2016-04-19 17:12:36 [scrapy] INFO: Scrapy 1.0.1 started (bot: intelxeon)
2016-04-19 17:12:36 [scrapy] INFO: Optional features available: ssl, http11
2016-04-19 17:12:36 [scrapy] INFO: Overridden settings: {'NEWSPIDER_MODULE': 'intelxeon.spiders', 'FEED_URI': 'xeon.csv', 'SPIDER_MODULES': ['intelxeon.spiders'], 'BOT_NAME': 'intelxeon', 'LOG_STDOUT': True, 'FEED_FORMAT': 'csv', 'LOG_FILE': 'C:/log.txt'}
2016-04-19 17:12:36 [scrapy] INFO: Enabled extensions: CloseSpider, FeedExporter, TelnetConsole, LogStats, CoreStats, SpiderState
2016-04-19 17:12:37 [scrapy] INFO: Enabled downloader middlewares: HttpAuthMiddleware, DownloadTimeoutMiddleware, UserAgentMiddleware, RetryMiddleware, DefaultHeadersMiddleware, MetaRefreshMiddleware, HttpCompressionMiddleware, RedirectMiddleware, CookiesMiddleware, ChunkedTransferMiddleware, DownloaderStats
2016-04-19 17:12:37 [scrapy] INFO: Enabled spider middlewares: HttpErrorMiddleware, OffsiteMiddleware, RefererMiddleware, UrlLengthMiddleware, DepthMiddleware
2016-04-19 17:12:37 [scrapy] INFO: Enabled item pipelines: 
2016-04-19 17:12:37 [scrapy] INFO: Spider opened
2016-04-19 17:12:37 [scrapy] INFO: Crawled 0 pages (at 0 pages/min), scraped 0 items (at 0 items/min)
2016-04-19 17:12:37 [scrapy] DEBUG: Telnet console listening on 127.0.0.1:6023
2016-04-19 17:12:38 [scrapy] DEBUG: Crawled (200) <GET http://ark.intel.com/products/family/78581> (referer: None)

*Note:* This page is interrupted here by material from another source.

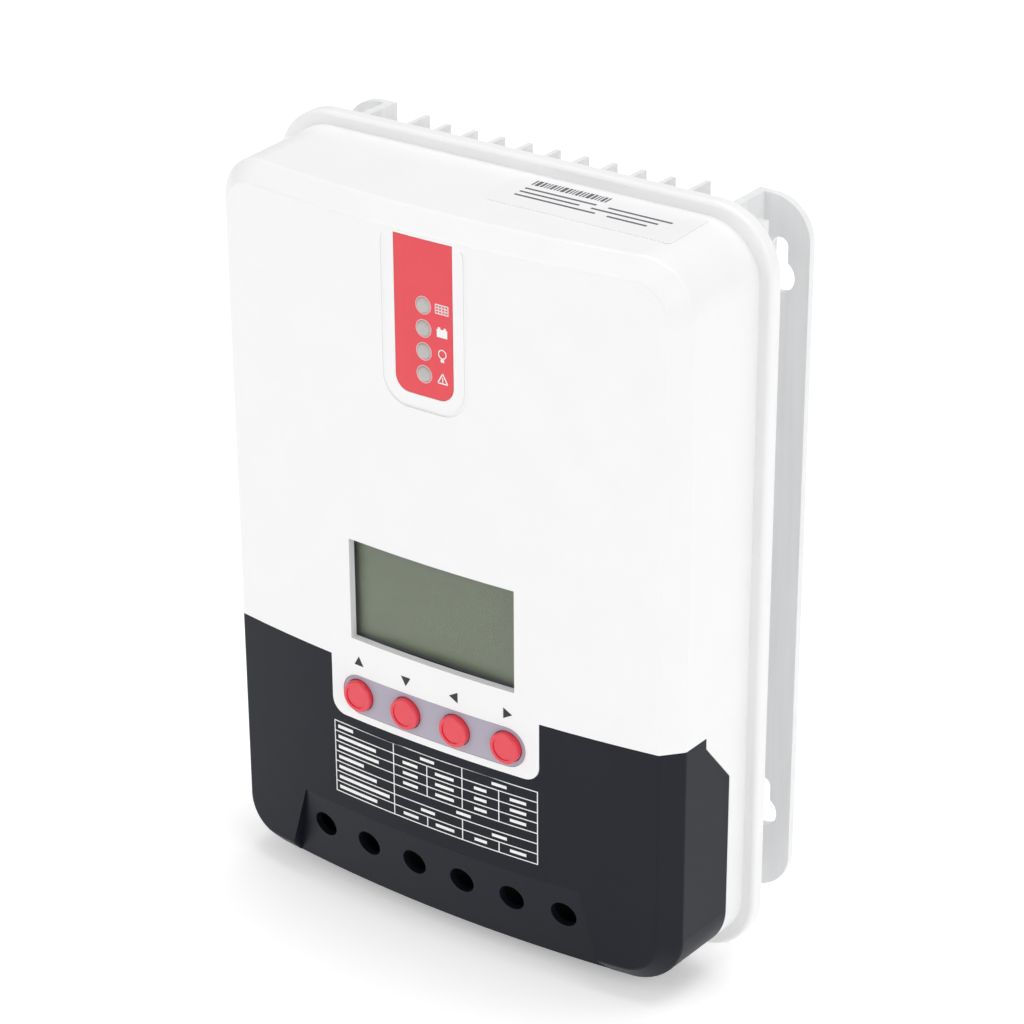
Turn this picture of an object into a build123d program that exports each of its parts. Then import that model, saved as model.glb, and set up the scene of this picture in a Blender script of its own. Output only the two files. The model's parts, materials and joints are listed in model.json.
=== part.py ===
from build123d import *
import os

# Wall-mounted solar charge controller. Origin: centre of the four keyholes, on the wall plane.
# +X to the right seen from the front, +Z up, and the front faces -Y. "Depth" is the distance
# from the wall plane towards the front, so Plane.XZ.offset(depth) is a plane at that depth.
os.makedirs("parts", exist_ok=True)

# casing
DEPTH = 72.5                          # wall plane to the middle of the front
CASE_Z = -3.0                         # height of the casing's centre
RIM_W, RIM_H, RIM_R = 173.0, 238.0, 20.0
RIM_BACK, RIM_FRONT = 25.0, 29.5
BODY_W, BODY_H, BODY_R = 165.0, 230.0, 17.0
DRAFT = 2.0                           # degrees
FRONT_R = 461.0                       # radius of the convex front, about a vertical axis
CROWN = 5.2                           # chamfer round the front
WALL = 2.5

# split between the white cover and the dark terminal cover
SPLIT_Z = -37.0
SIDE_REAR = 37.7                      # depth of the terminal cover's rear edge
SIDE_STEP = 50.0
SIDE_STEP_Z = -55.0
NOTCH_W, NOTCH_BOTTOM = 76.0, -56.5
COVER_GAP = 0.15

# heat sink
SINK_TOP, SINK_BOTTOM = 111.0, -113.5
PLATE_W = 160.0
PLATE_BACK, PLATE_FRONT = 21.5, 25.0
SINK_WALL_X, SINK_WALL_T = 63.9, 3.0
FLANGE_X, FLANGE_T, FLANGE_R = 82.2, 2.5, 13.0
FIN_PITCH, FIN_T, FIN_COUNT = 9.87, 1.7, 11
FIN_TIP, OUTER_FIN_TIP = 6.95, 4.1
HOLES_X, HOLES_Z = 145.0, 174.0       # keyhole spacing
KEYHOLE_R, KEYHOLE_SLOT_R, KEYHOLE_RISE = 5.0, 2.6, 9.0

# display and keys
LCD_W, LCD_H, LCD_Z = 59.5, 32.9, -12.7
LENS_FRONT = 68.8
BOARD_T = 1.6
DISPLAY_BOARD_FRONT = 59.6
KEY_Z, KEY_PITCH, KEY_R, KEY_PROUD = -47.6, 18.0, 5.0, 1.8
KEY_STOP_R, KEY_CLEAR = 6.2, 0.2
KEYPAD_W, KEYPAD_H, KEYPAD_T = 67.0, 13.0, 0.8
SWITCH_W, SWITCH_T = 6.2, 3.5
PLUNGER_R = 1.6
LABEL_W, LABEL_TOP, LABEL_BOTTOM, LABEL_T = 20.2, 104.0, 57.0, 0.5
LED_R, LED_TOP_Z, LED_PITCH = 2.4, 84.5, 6.93

# terminals
TERMINAL_PITCH, TERMINAL_Z, TERMINALS = 17.9, -100.4, 6
ACCESS_R = 4.3
LANDING_TOP, LANDING_LEAN, LANDING_W = -89.5, 10.9, 102.0
LANDING_STEP = 0.2                    # how far the landing's top edge steps in from the front
BACKING_INSET = 0.8
BLOCK_BACK, BLOCK_FRONT, BLOCK_TOP, BLOCK_BOTTOM = 32.0, 58.0, -88.0, -112.0
CAGE_W, CAGE_H, CAGE_BACK, CAGE_FRONT = 12.0, 10.0, 34.5, 46.8
SCREW_R, HEAD_R = 2.5, 4.1
BUSBAR_BACK, BUSBAR_T, BUSBAR_W = 42.6, 1.5, 8.0

# electronics
MAIN_BOARD_BACK = 40.0
SHELF_Z = -62.0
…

2016-04-19 17:12:39 [scrapy] DEBUG: Crawled (200) <GET http://ark.intel.com/products/family/78581> (referer: http://ark.intel.com/products/family/78581)
...
2016-04-19 17:12:40 [scrapy] INFO: Closing spider (finished)
2016-04-19 17:12:40 [scrapy] INFO: Dumping Scrapy stats:
{'downloader/request_bytes': 16136,
 'downloader/request_count': 51,
 'downloader/request_method_count/GET': 51,
 'downloader/response_bytes': 697437,
 'downloader/response_count': 51,
 'downloader/response_status_count/200': 51,
 'dupefilter/filtered': 8,
 'finish_reason': 'finished',
 'finish_time': datetime.datetime(2016, 4, 19, 13, 12, 40, 99000),
 'log_count/DEBUG': 53,
 'log_count/INFO': 7,
 'request_depth_max': 1,
 'response_received_count': 51,
 'scheduler/dequeued': 51,
 'scheduler/dequeued/memory': 51,
 'scheduler/enqueued': 51,
 'scheduler/enqueued/memory': 51,

If you specify -oc:\xeon.csv for output on the command line, then the following error appears:
2016-04-19 17:14:33 [scrapy] INFO: Overridden settings: {'NEWSPIDER_MODULE': 'intelxeon.spiders', 'FEED_URI': 'c:\xeon.csv', 'SPIDER_MODULES': ['intelxeon.spiders'], 'BOT_NAME': 'intelxeon', 'LOG_STDOUT': True, 'FEED_FORMAT': 'csv', 'LOG_FILE' : 'C:/log.txt'}
2016-04-19 17:14:33 [scrapy] ERROR: Unknown feed storage scheme: c
As for the fields - I removed everything for the purity of the experiment, leaving only
item['url'] = response.request.url
is it supposed to be displayed anyway?